Multicultural workforce management. Many companies struggle to find Emirati candidates with the technical expertise while also managing teams spanning dozens of nationalities. This cultural orchestration often requires CHRO-level attention.

Work permit and visa coordination. This is operational complexity, typically HR Director work. But if you're designing an international mobility strategy across GCC markets, that elevates to CHRO territory.

The question isn't which role is "better." It's which problem you're solving.

The Fractional CHRO Advantage

Here's what we've learned working with Dubai SMEs: most don't need a full-time CHRO. But they absolutely need CHRO-level strategic thinking at certain moments.

When you're designing your Emiratization strategy, rethinking culture as you scale, or navigating international expansion—those are CHRO problems. But they might only require 2-3 days per month of focused strategic work.

That's where fractional CHRO support makes sense. You get C-suite level people strategy without the AED 50,000+ monthly salary commitment. Learn more about how fractional CHRO services work for Dubai businesses.

We've seen companies combine fractional CHRO strategic guidance with full-time HR Director operational execution. The CHRO designs the system; the HR Director runs it. This combination often works better than either role alone. For a detailed breakdown, see our complete fractional CHRO guide.

Making the Right Choice

Start with your actual problem.

If your HR processes are broken, you need an HR Director.

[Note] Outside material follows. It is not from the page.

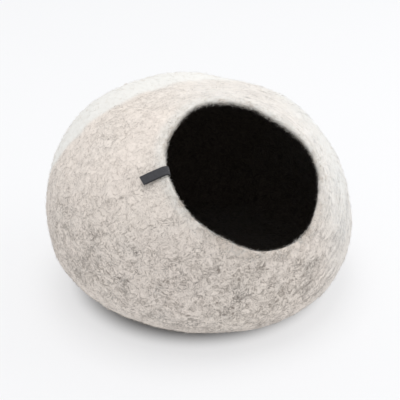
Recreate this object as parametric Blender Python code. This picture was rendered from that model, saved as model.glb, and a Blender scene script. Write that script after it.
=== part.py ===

If your people strategy doesn't align with where the business is headed, you need a CHRO.

Most businesses under 50 people need HR Director capabilities. Between 50-200 people, you start needing both—often a fractional CHRO for strategy and a full-time HR Director for execution. Above 200 people, the need for full-time CHRO leadership becomes harder to avoid.

But business stage is only one factor. A 30-person company going international might need more strategic HR thinking than a stable 150-person company doing the same thing it's done for years.

Ask yourself: Are we facing a transformation moment, or do we just need better execution?

The answer tells you which role to prioritize.


Ready to explore what HR leadership structure makes sense for your business? The Fractional Dubai team can help you assess whether you need strategic CHRO thinking, operational HR Director execution, or both. Not sure where to start? Try our CHRO readiness assessment to get clarity on your needs.


Frequently Asked Questions

Q: Can one person do both CHRO and HR Director work?

In small companies (under 50 people), yes. But as you scale, these become distinct skillsets. Strategic thinking and operational excellence require different mindsets. Most people are naturally stronger at one.

Q: How much does a CHRO cost in Dubai?

Full-time CHROs in Dubai typically command AED 50,000-80,000+ per month, plus benefits. Fractional CHROs work on a part-time basis, usually 2-3 days per month at a fraction of the full-time cost, making strategic HR leadership accessible to SMEs.

Q: Do we need a CHRO if we already have an HR Director?

If you're facing strategic people challenges—rapid scaling, cultural transformation, Emiratization strategy, international expansion—then yes. The HR Director handles operations; the CHRO provides the strategic direction. Many Dubai SMEs use a fractional CHRO for strategy while their HR Director handles day-to-day execution.

Q: What's the first step in determining which role we need?

Identify your primary HR challenge. Is it operational (broken processes, compliance issues, poor execution) or strategic (cultural transformation, scaling challenges, workforce planning)? Operational problems need HR Director solutions. Strategic problems need CHRO thinking. Or take our CHRO readiness assessment for a structured evaluation.

Q: How do Emiratization requirements affect this decision?

For basic compliance (meeting quotas, avoiding penalties), an HR Director can manage it. But if you're designing a comprehensive Emiratization strategy that includes talent development, retention programs, and cultural integration, that requires CHRO-level strategic thinking. The penalty structure is significant—AED 96,000 per year per missing hire—so getting this right matters.

Frequently Asked Questions

What is the salary difference between a CHRO and HR Director in Dubai?

A full-time CHRO in Dubai typically commands AED 50,000-80,000+ per month, while an HR Director earns AED 25,000-45,000 per month. The difference reflects the CHRO's C-suite strategic scope versus the HR Director's operational management focus.

At what company size do you need a CHRO instead of an HR Director in Dubai?

Most Dubai businesses under 50 employees need HR Director capabilities. Between 50-200 employees, you typically need both strategic CHRO thinking and operational HR Director execution. Above 200 employees, dedicated full-time CHRO leadership becomes difficult to avoid.

Can a CHRO handle Emiratization strategy better than an HR Director?

For basic Emiratization quota compliance, an HR Director can manage the process. However, designing a comprehensive Emiratization strategy that includes talent development pipelines, retention programmes, and cultural integration requires CHRO-level strategic thinking, especially given the AED 96,000 annual penalty per missing Emirati hire.

Does a Dubai SME need both a CHRO and HR Director?

Many Dubai SMEs use a fractional CHRO for strategic direction combined with a full-time HR Director for daily operations. The CHRO designs workforce planning, culture strategy, and organisational structure while the HR Director implements policies, manages compliance, and handles employee relations.

What does a CHRO do that an HR Director cannot?

A CHRO operates at the C-suite level, presenting to the board, designing organisational structure for scale, setting executive compensation strategy, and aligning people decisions with long-term business objectives. An HR Director focuses on operational execution including recruitment, policy compliance, employee relations, and day-to-day HR team management.